[DATASET EXTRACT]
'''

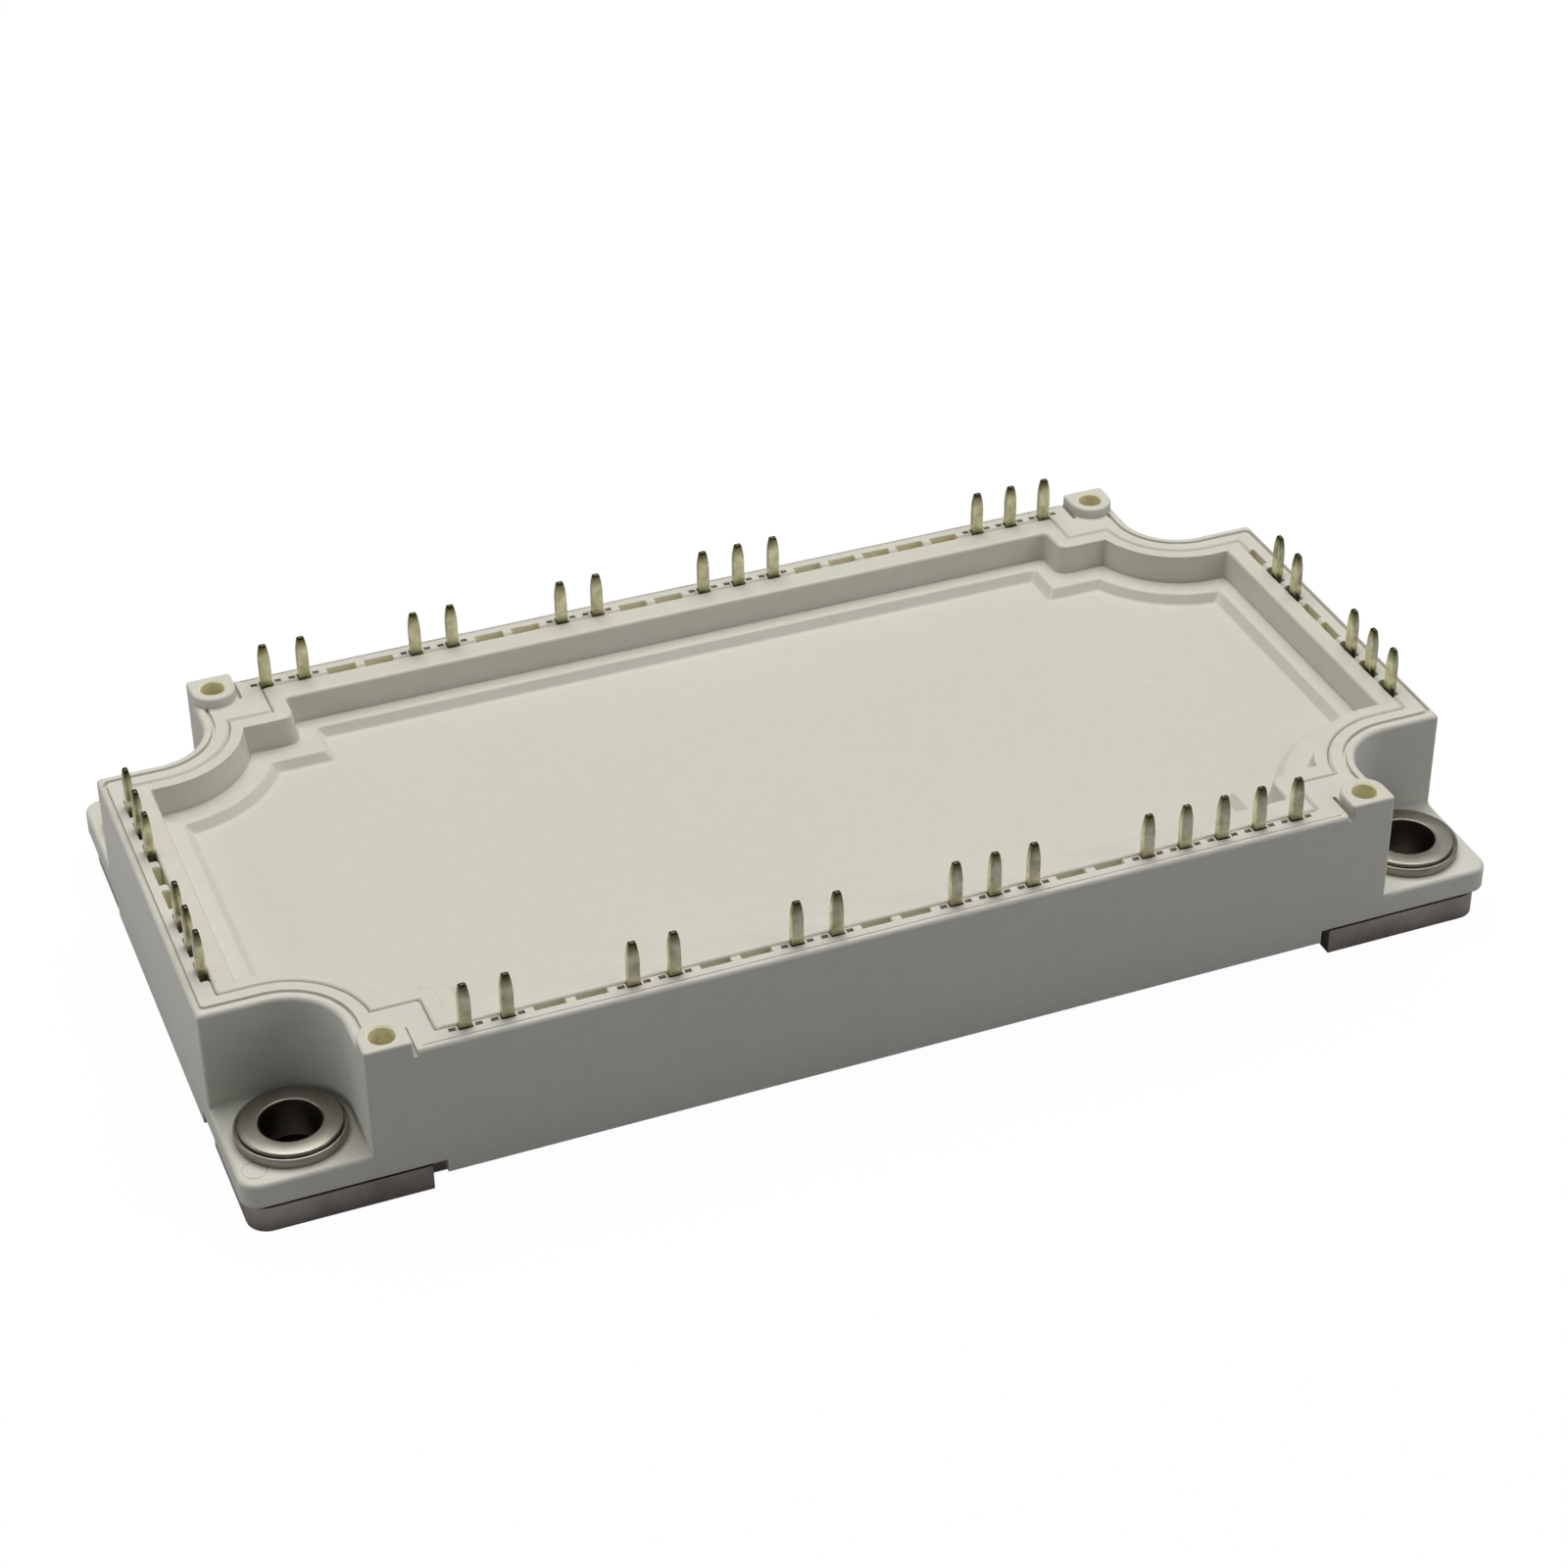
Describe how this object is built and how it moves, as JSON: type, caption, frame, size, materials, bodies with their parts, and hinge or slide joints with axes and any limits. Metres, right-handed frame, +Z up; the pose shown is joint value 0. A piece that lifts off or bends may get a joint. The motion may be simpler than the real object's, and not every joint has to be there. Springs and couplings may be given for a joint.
{
  "type": "rectifier and inverter power module",
  "caption": "Flat power module with a metal baseplate, cream housing, recessed lid, corner screw bushings, board-screw towers and rows of solder pins on all sides.",
  "frame": {"origin": "centre of the baseplate's underside", "axes": "+X along the long side, +Y across towards the row of twelve pins, +Z up out of the lid"},
  "size_m": [0.122, 0.062, 0.0205],
  "materials": {
    "baseplate_metal": "dull nickel plating on copper",
    "housing_plastic": "fine matt moulded surface, cream white",
    "lid_plastic": "fine matt moulded surface, cream white",
    "nickel_bushing": "satin nickel plating on turned brass",
    "tinned_pin": "satin tin plating on copper alloy",
    "solder": "dull solder",
    "copper": "satin copper",
    "ceramic": "fine white ceramic",
    "silicon": "metallised silicon",
    "sensor_ceramic": "dark sintered ceramic",
    "wire_aluminium": "drawn wire",
    "gel": "clear soft gel"
  },
  "bodies": {
    "root": {"back_copper": "copper", "back_pin_01": "tinned_pin", "back_pin_02": "tinned_pin", "back_pin_05": "tinned_pin", "back_pin_06": "tinned_pin", "back_pin_09": "tinned_pin", "back_pin_10": "tinned_pin", "back_pin_13": "tinned_pin", "back_pin_14": "tinned_pin", "back_pin_15": "tinned_pin", "back_pin_21": "tinned_pin", "back_pin_22": "tinned_pin", "back_pin_23": "tinned_pin", "baseplate": "baseplate_metal", "bond_wires": "wire_aluminium", "brake_diode": "silicon", "brake_transistor": "silicon", "bushings": "nickel_bushing", "ceramic_left": "ceramic", "ceramic_middle": "ceramic", "ceramic_right": "ceramic", "conductors_left": "copper", "conductors_middle": "copper", "conductors_right": "copper", "front_pin_01": "tinned_pin", "front_pin_02": "tinned_pin", "front_pin_05": "tinned_pin", "front_pin_06": "tinned_pin", "front_pin_09": "tinned_pin", "front_pin_10": "tinned_pin", "front_pin_13": "tinned_pin", "front_pin_14": "tinned_pin", "front_pin_15": "tinned_pin", "front_pin_18": "tinned_pin", "front_pin_19": "tinned_pin", "front_pin_20": "tinned_pin", "front_pin_21": "tinned_pin", "front_pin_22": "tinned_pin", "housing_frame": "housing_plastic", "inverter_diodes": "silicon", "inverter_transistors": "silicon", "left_pin_01": "tinned_pin", "left_pin_02": "tinned_pin", "left_pin_03": "tinned_pin", "left_pin_06": "tinned_pin", "left_pin_07": "tinned_pin", "left_pin_08": "tinned_pin", "lid": "lid_plastic", "rectifier_diodes": "silicon", "right_pin_02": "tinned_pin", "right_pin_03": "tinned_pin", "right_pin_06": "tinned_pin", "right_pin_07": "tinned_pin", "right_pin_08": "tinned_pin", "silicone_gel": "gel", "substrate_solder": "solder", "thermistor": "sensor_ceramic"}
  },
  "joints": []
}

'''

[TASK] Please output the entire listing exactly as it stands.

[FINAL RESULT]
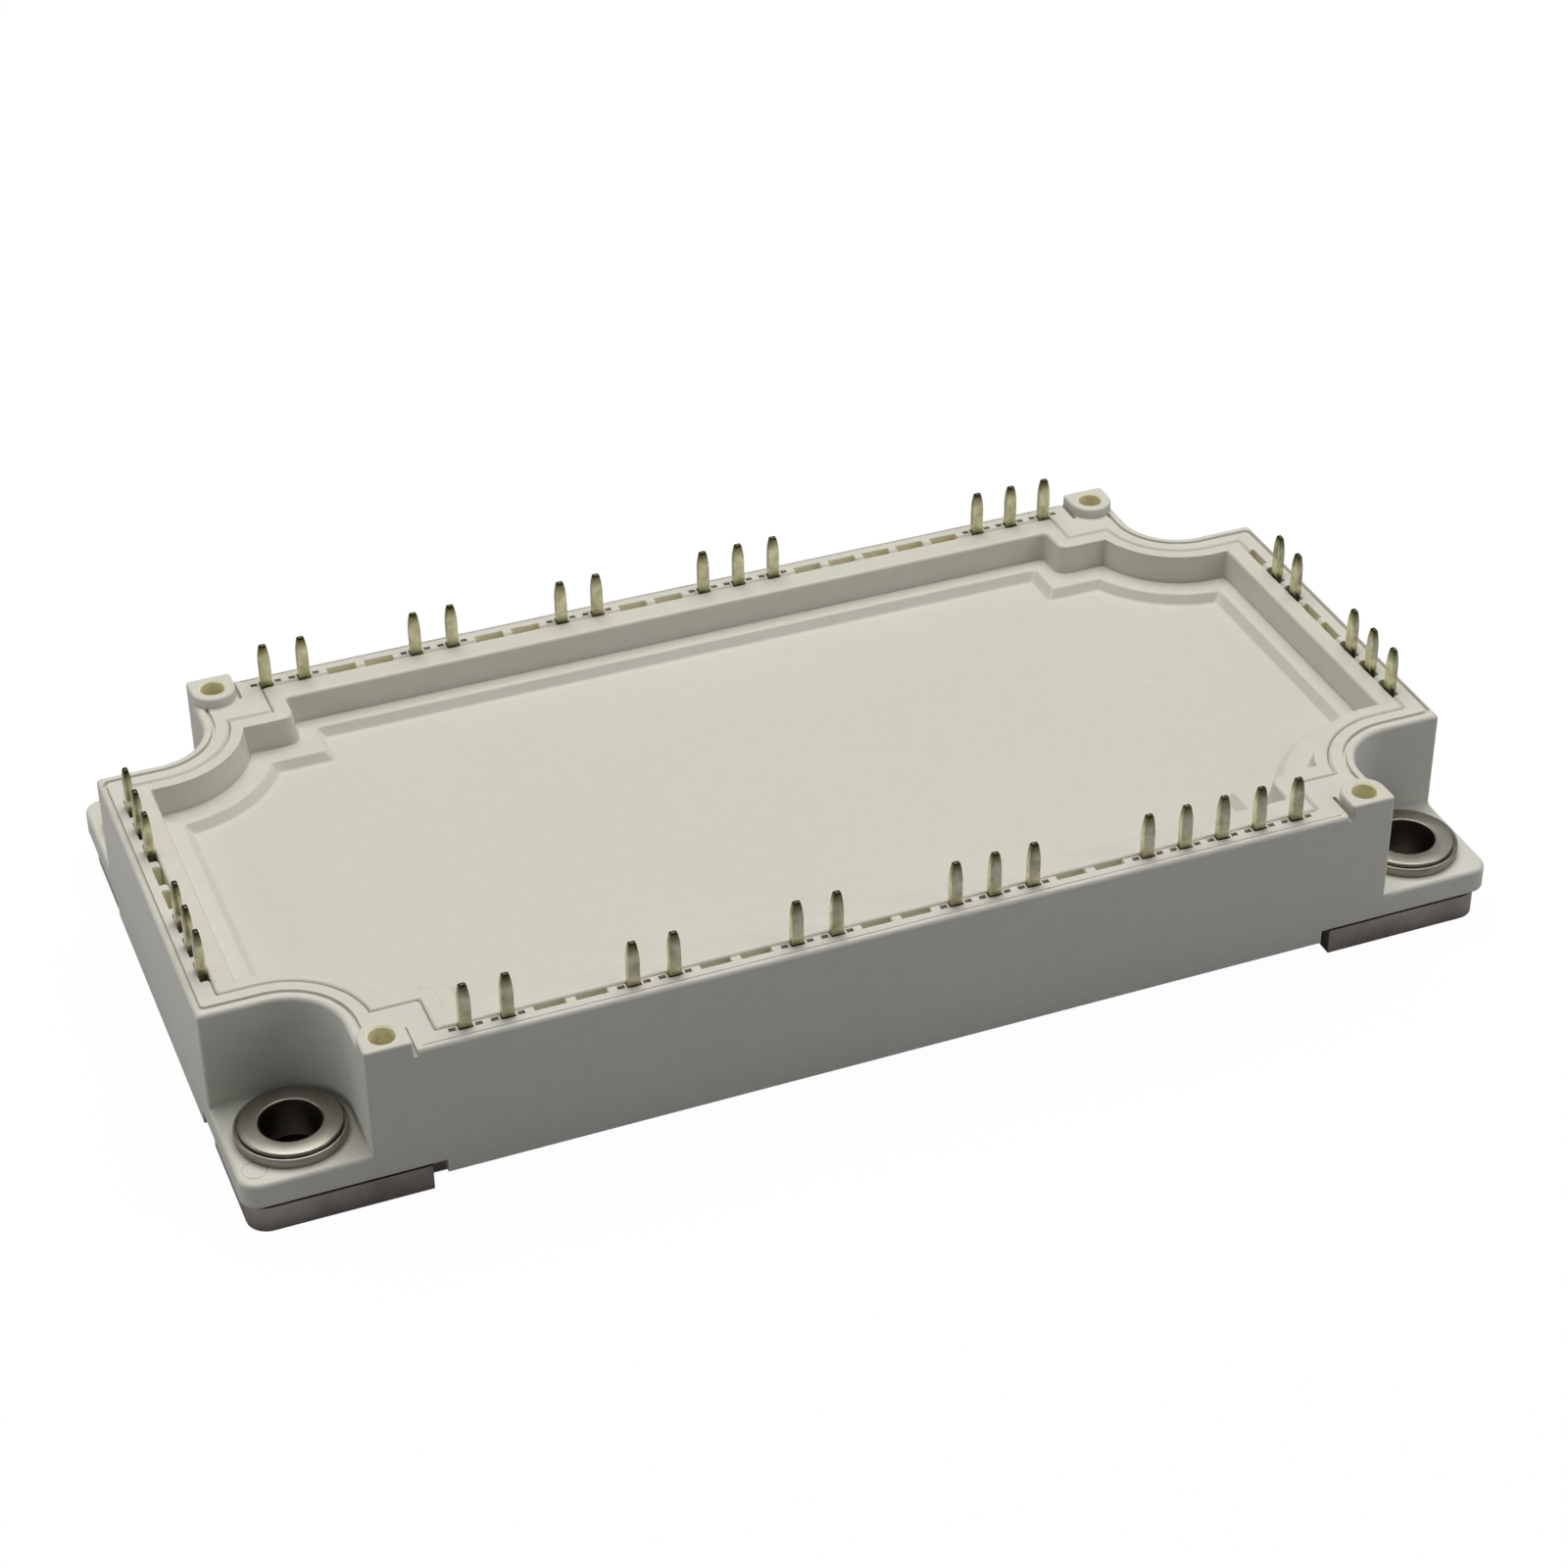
Describe how this object is built and how it moves, as JSON: type, caption, frame, size, materials, bodies with their parts, and hinge or slide joints with axes and any limits. Metres, right-handed frame, +Z up; the pose shown is joint value 0. A piece that lifts off or bends may get a joint. The motion may be simpler than the real object's, and not every joint has to be there. Springs and couplings may be given for a joint.
{
  "type": "rectifier and inverter power module",
  "caption": "Flat power module with a metal baseplate, cream housing, recessed lid, corner screw bushings, board-screw towers and rows of solder pins on all sides.",
  "frame": {"origin": "centre of the baseplate's underside", "axes": "+X along the long side, +Y across towards the row of twelve pins, +Z up out of the lid"},
  "size_m": [0.122, 0.062, 0.0205],
  "materials": {
    "baseplate_metal": "dull nickel plating on copper",
    "housing_plastic": "fine matt moulded surface, cream white",
    "lid_plastic": "fine matt moulded surface, cream white",
    "nickel_bushing": "satin nickel plating on turned brass",
    "tinned_pin": "satin tin plating on copper alloy",
    "solder": "dull solder",
    "copper": "satin copper",
    "ceramic": "fine white ceramic",
    "silicon": "metallised silicon",
    "sensor_ceramic": "dark sintered ceramic",
    "wire_aluminium": "drawn wire",
    "gel": "clear soft gel"
  },
  "bodies": {
    "root": {"back_copper": "copper", "back_pin_01": "tinned_pin", "back_pin_02": "tinned_pin", "back_pin_05": "tinned_pin", "back_pin_06": "tinned_pin", "back_pin_09": "tinned_pin", "back_pin_10": "tinned_pin", "back_pin_13": "tinned_pin", "back_pin_14": "tinned_pin", "back_pin_15": "tinned_pin", "back_pin_21": "tinned_pin", "back_pin_22": "tinned_pin", "back_pin_23": "tinned_pin", "baseplate": "baseplate_metal", "bond_wires": "wire_aluminium", "brake_diode": "silicon", "brake_transistor": "silicon", "bushings": "nickel_bushing", "ceramic_left": "ceramic", "ceramic_middle": "ceramic", "ceramic_right": "ceramic", "conductors_left": "copper", "conductors_middle": "copper", "conductors_right": "copper", "front_pin_01": "tinned_pin", "front_pin_02": "tinned_pin", "front_pin_05": "tinned_pin", "front_pin_06": "tinned_pin", "front_pin_09": "tinned_pin", "front_pin_10": "tinned_pin", "front_pin_13": "tinned_pin", "front_pin_14": "tinned_pin", "front_pin_15": "tinned_pin", "front_pin_18": "tinned_pin", "front_pin_19": "tinned_pin", "front_pin_20": "tinned_pin", "front_pin_21": "tinned_pin", "front_pin_22": "tinned_pin", "housing_frame": "housing_plastic", "inverter_diodes": "silicon", "inverter_transistors": "silicon", "left_pin_01": "tinned_pin", "left_pin_02": "tinned_pin", "left_pin_03": "tinned_pin", "left_pin_06": "tinned_pin", "left_pin_07": "tinned_pin", "left_pin_08": "tinned_pin", "lid": "lid_plastic", "rectifier_diodes": "silicon", "right_pin_02": "tinned_pin", "right_pin_03": "tinned_pin", "right_pin_06": "tinned_pin", "right_pin_07": "tinned_pin", "right_pin_08": "tinned_pin", "silicone_gel": "gel", "substrate_solder": "solder", "thermistor": "sensor_ceramic"}
  },
  "joints": []
}